## BEGIN
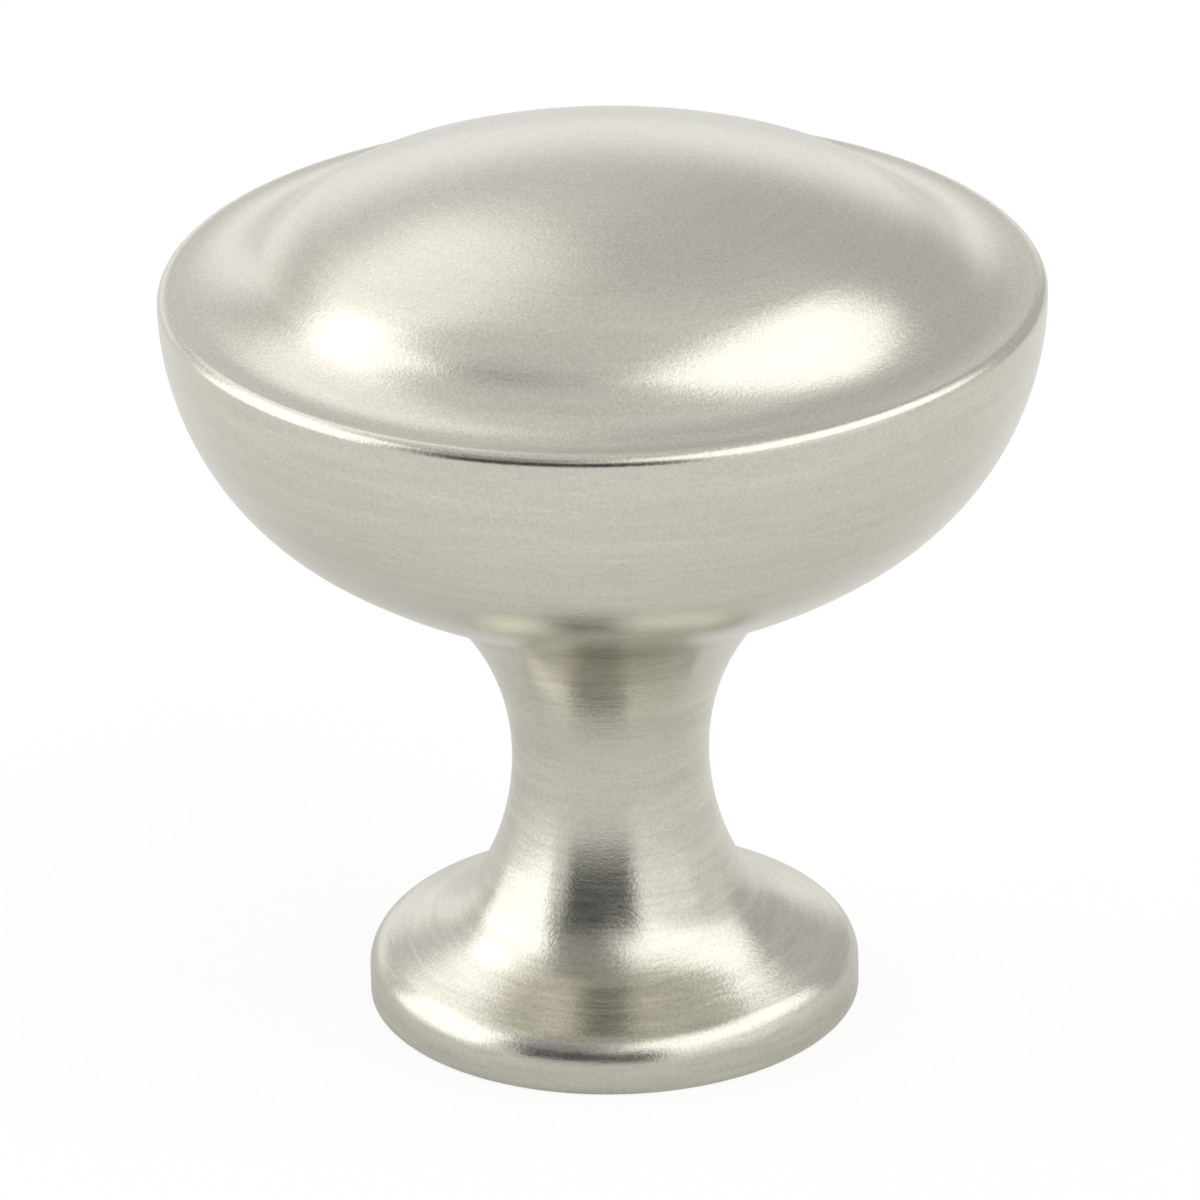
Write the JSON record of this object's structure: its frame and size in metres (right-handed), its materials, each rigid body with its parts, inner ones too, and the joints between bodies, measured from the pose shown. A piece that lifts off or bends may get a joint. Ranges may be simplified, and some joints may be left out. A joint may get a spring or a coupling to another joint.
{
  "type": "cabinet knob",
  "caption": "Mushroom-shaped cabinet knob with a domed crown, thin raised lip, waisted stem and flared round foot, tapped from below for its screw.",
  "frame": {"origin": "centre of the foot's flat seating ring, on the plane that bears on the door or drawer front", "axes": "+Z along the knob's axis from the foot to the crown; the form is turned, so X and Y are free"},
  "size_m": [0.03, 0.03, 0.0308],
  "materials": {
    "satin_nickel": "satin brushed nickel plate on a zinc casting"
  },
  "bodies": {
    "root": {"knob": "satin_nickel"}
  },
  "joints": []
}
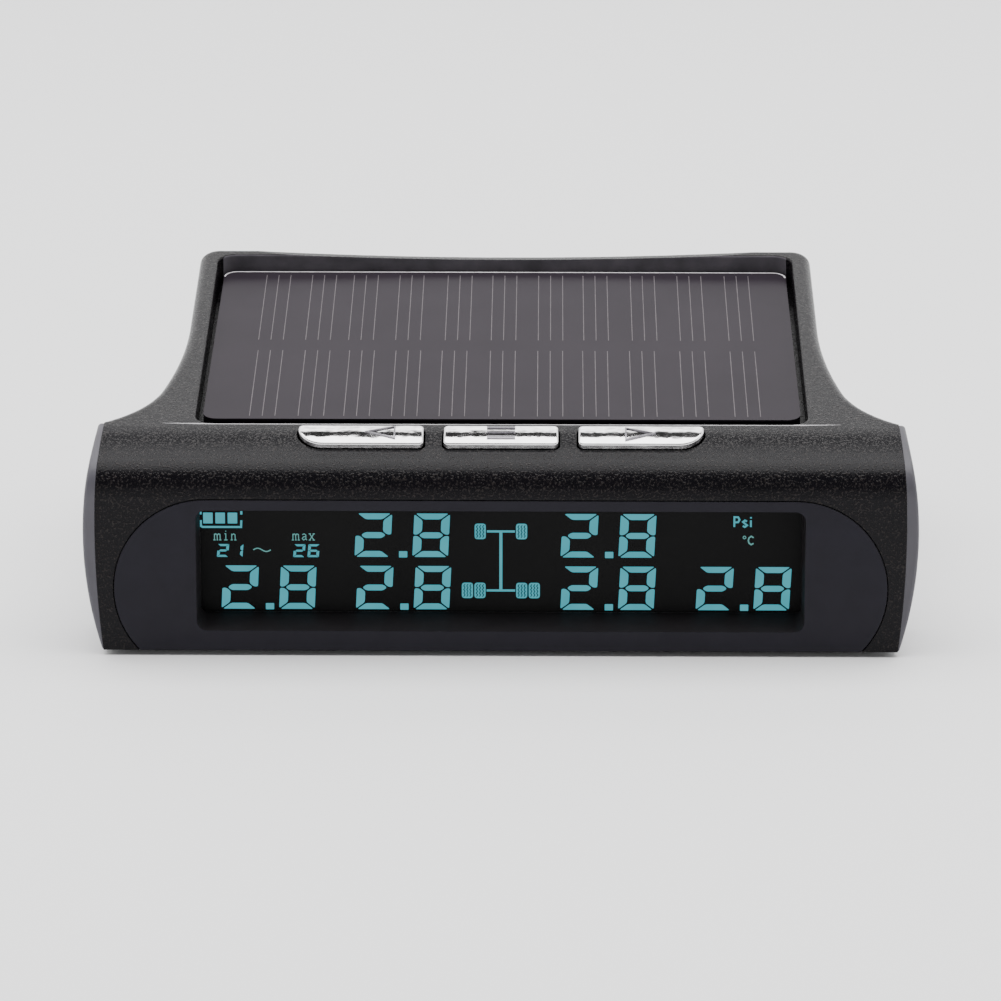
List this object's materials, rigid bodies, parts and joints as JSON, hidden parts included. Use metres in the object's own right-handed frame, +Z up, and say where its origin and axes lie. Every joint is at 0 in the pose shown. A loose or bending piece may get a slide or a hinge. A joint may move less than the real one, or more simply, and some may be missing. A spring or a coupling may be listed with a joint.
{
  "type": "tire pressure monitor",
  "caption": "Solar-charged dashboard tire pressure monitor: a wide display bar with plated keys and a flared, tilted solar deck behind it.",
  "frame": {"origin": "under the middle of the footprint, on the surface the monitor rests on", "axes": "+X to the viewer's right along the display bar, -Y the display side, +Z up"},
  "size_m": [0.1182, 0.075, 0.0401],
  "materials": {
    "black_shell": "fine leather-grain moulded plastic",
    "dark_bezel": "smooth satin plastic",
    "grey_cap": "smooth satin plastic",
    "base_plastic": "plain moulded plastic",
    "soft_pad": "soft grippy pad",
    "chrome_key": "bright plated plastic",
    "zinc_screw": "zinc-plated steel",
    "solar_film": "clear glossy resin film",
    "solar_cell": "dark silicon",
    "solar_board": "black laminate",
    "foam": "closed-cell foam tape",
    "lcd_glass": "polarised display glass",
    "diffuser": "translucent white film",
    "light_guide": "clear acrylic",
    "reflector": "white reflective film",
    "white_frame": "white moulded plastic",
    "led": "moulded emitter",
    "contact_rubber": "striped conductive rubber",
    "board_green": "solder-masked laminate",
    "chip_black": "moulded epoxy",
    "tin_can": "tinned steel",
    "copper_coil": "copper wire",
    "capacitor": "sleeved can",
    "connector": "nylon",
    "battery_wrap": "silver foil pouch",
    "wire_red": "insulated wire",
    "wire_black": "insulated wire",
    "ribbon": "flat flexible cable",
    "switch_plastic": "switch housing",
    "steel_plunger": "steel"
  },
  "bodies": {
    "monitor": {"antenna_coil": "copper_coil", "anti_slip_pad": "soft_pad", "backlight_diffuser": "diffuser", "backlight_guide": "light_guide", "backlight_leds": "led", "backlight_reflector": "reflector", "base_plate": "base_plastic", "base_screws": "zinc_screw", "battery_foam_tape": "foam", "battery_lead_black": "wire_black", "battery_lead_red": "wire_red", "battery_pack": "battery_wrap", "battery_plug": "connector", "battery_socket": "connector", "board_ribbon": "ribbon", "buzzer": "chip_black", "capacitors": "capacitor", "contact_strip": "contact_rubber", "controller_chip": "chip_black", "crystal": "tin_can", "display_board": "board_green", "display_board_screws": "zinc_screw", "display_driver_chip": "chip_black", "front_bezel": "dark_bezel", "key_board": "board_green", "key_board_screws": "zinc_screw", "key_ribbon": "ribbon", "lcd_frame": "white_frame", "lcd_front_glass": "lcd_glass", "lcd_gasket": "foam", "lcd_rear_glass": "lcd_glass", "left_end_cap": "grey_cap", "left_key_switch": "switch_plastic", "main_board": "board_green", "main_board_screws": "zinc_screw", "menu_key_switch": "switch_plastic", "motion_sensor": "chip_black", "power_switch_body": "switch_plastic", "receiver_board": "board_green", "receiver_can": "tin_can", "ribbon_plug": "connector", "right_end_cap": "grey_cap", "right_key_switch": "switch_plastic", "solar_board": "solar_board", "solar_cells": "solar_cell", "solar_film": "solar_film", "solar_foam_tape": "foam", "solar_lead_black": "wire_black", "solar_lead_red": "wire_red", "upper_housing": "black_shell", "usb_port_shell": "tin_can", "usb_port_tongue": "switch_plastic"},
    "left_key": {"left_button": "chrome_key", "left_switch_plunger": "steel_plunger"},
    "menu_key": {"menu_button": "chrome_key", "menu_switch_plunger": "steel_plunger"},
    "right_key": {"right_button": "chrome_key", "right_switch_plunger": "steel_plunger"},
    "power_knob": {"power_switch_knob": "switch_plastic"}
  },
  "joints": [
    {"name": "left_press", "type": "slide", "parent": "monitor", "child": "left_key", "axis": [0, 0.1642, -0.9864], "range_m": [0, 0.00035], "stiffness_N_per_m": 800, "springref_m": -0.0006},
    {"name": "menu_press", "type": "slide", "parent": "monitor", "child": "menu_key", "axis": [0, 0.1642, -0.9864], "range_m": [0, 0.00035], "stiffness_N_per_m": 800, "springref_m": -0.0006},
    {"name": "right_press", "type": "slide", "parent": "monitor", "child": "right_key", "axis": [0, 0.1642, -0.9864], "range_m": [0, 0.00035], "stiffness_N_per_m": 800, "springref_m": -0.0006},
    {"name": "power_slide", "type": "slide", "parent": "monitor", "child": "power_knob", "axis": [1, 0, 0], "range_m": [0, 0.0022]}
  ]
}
## END
- Task brief
Copy all of the material word for word.

- Exercise result
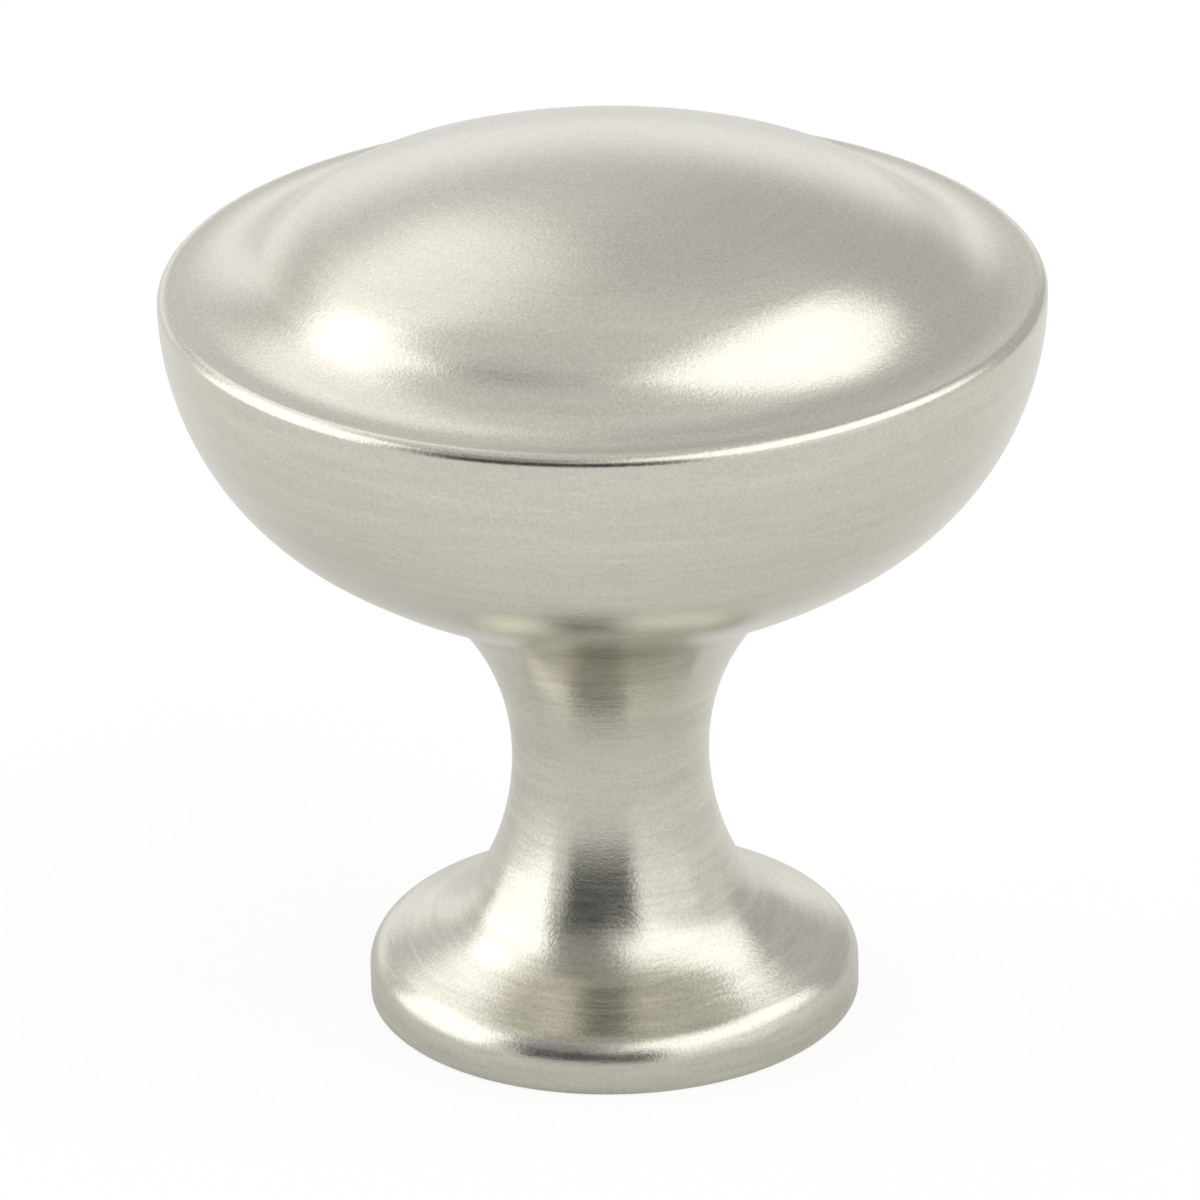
Write the JSON record of this object's structure: its frame and size in metres (right-handed), its materials, each rigid body with its parts, inner ones too, and the joints between bodies, measured from the pose shown. A piece that lifts off or bends may get a joint. Ranges may be simplified, and some joints may be left out. A joint may get a spring or a coupling to another joint.
{
  "type": "cabinet knob",
  "caption": "Mushroom-shaped cabinet knob with a domed crown, thin raised lip, waisted stem and flared round foot, tapped from below for its screw.",
  "frame": {"origin": "centre of the foot's flat seating ring, on the plane that bears on the door or drawer front", "axes": "+Z along the knob's axis from the foot to the crown; the form is turned, so X and Y are free"},
  "size_m": [0.03, 0.03, 0.0308],
  "materials": {
    "satin_nickel": "satin brushed nickel plate on a zinc casting"
  },
  "bodies": {
    "root": {"knob": "satin_nickel"}
  },
  "joints": []
}
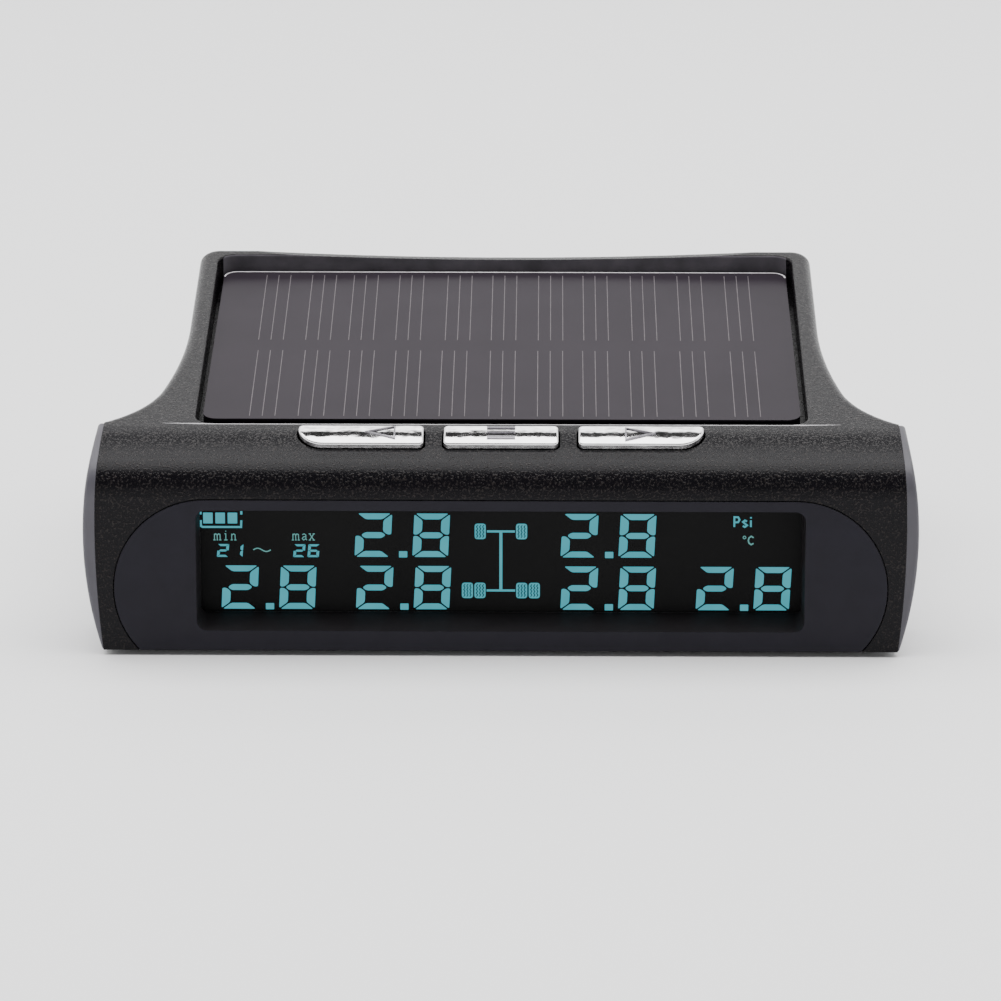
List this object's materials, rigid bodies, parts and joints as JSON, hidden parts included. Use metres in the object's own right-handed frame, +Z up, and say where its origin and axes lie. Every joint is at 0 in the pose shown. A loose or bending piece may get a slide or a hinge. A joint may move less than the real one, or more simply, and some may be missing. A spring or a coupling may be listed with a joint.
{
  "type": "tire pressure monitor",
  "caption": "Solar-charged dashboard tire pressure monitor: a wide display bar with plated keys and a flared, tilted solar deck behind it.",
  "frame": {"origin": "under the middle of the footprint, on the surface the monitor rests on", "axes": "+X to the viewer's right along the display bar, -Y the display side, +Z up"},
  "size_m": [0.1182, 0.075, 0.0401],
  "materials": {
    "black_shell": "fine leather-grain moulded plastic",
    "dark_bezel": "smooth satin plastic",
    "grey_cap": "smooth satin plastic",
    "base_plastic": "plain moulded plastic",
    "soft_pad": "soft grippy pad",
    "chrome_key": "bright plated plastic",
    "zinc_screw": "zinc-plated steel",
    "solar_film": "clear glossy resin film",
    "solar_cell": "dark silicon",
    "solar_board": "black laminate",
    "foam": "closed-cell foam tape",
    "lcd_glass": "polarised display glass",
    "diffuser": "translucent white film",
    "light_guide": "clear acrylic",
    "reflector": "white reflective film",
    "white_frame": "white moulded plastic",
    "led": "moulded emitter",
    "contact_rubber": "striped conductive rubber",
    "board_green": "solder-masked laminate",
    "chip_black": "moulded epoxy",
    "tin_can": "tinned steel",
    "copper_coil": "copper wire",
    "capacitor": "sleeved can",
    "connector": "nylon",
    "battery_wrap": "silver foil pouch",
    "wire_red": "insulated wire",
    "wire_black": "insulated wire",
    "ribbon": "flat flexible cable",
    "switch_plastic": "switch housing",
    "steel_plunger": "steel"
  },
  "bodies": {
    "monitor": {"antenna_coil": "copper_coil", "anti_slip_pad": "soft_pad", "backlight_diffuser": "diffuser", "backlight_guide": "light_guide", "backlight_leds": "led", "backlight_reflector": "reflector", "base_plate": "base_plastic", "base_screws": "zinc_screw", "battery_foam_tape": "foam", "battery_lead_black": "wire_black", "battery_lead_red": "wire_red", "battery_pack": "battery_wrap", "battery_plug": "connector", "battery_socket": "connector", "board_ribbon": "ribbon", "buzzer": "chip_black", "capacitors": "capacitor", "contact_strip": "contact_rubber", "controller_chip": "chip_black", "crystal": "tin_can", "display_board": "board_green", "display_board_screws": "zinc_screw", "display_driver_chip": "chip_black", "front_bezel": "dark_bezel", "key_board": "board_green", "key_board_screws": "zinc_screw", "key_ribbon": "ribbon", "lcd_frame": "white_frame", "lcd_front_glass": "lcd_glass", "lcd_gasket": "foam", "lcd_rear_glass": "lcd_glass", "left_end_cap": "grey_cap", "left_key_switch": "switch_plastic", "main_board": "board_green", "main_board_screws": "zinc_screw", "menu_key_switch": "switch_plastic", "motion_sensor": "chip_black", "power_switch_body": "switch_plastic", "receiver_board": "board_green", "receiver_can": "tin_can", "ribbon_plug": "connector", "right_end_cap": "grey_cap", "right_key_switch": "switch_plastic", "solar_board": "solar_board", "solar_cells": "solar_cell", "solar_film": "solar_film", "solar_foam_tape": "foam", "solar_lead_black": "wire_black", "solar_lead_red": "wire_red", "upper_housing": "black_shell", "usb_port_shell": "tin_can", "usb_port_tongue": "switch_plastic"},
    "left_key": {"left_button": "chrome_key", "left_switch_plunger": "steel_plunger"},
    "menu_key": {"menu_button": "chrome_key", "menu_switch_plunger": "steel_plunger"},
    "right_key": {"right_button": "chrome_key", "right_switch_plunger": "steel_plunger"},
    "power_knob": {"power_switch_knob": "switch_plastic"}
  },
  "joints": [
    {"name": "left_press", "type": "slide", "parent": "monitor", "child": "left_key", "axis": [0, 0.1642, -0.9864], "range_m": [0, 0.00035], "stiffness_N_per_m": 800, "springref_m": -0.0006},
    {"name": "menu_press", "type": "slide", "parent": "monitor", "child": "menu_key", "axis": [0, 0.1642, -0.9864], "range_m": [0, 0.00035], "stiffness_N_per_m": 800, "springref_m": -0.0006},
    {"name": "right_press", "type": "slide", "parent": "monitor", "child": "right_key", "axis": [0, 0.1642, -0.9864], "range_m": [0, 0.00035], "stiffness_N_per_m": 800, "springref_m": -0.0006},
    {"name": "power_slide", "type": "slide", "parent": "monitor", "child": "power_knob", "axis": [1, 0, 0], "range_m": [0, 0.0022]}
  ]
}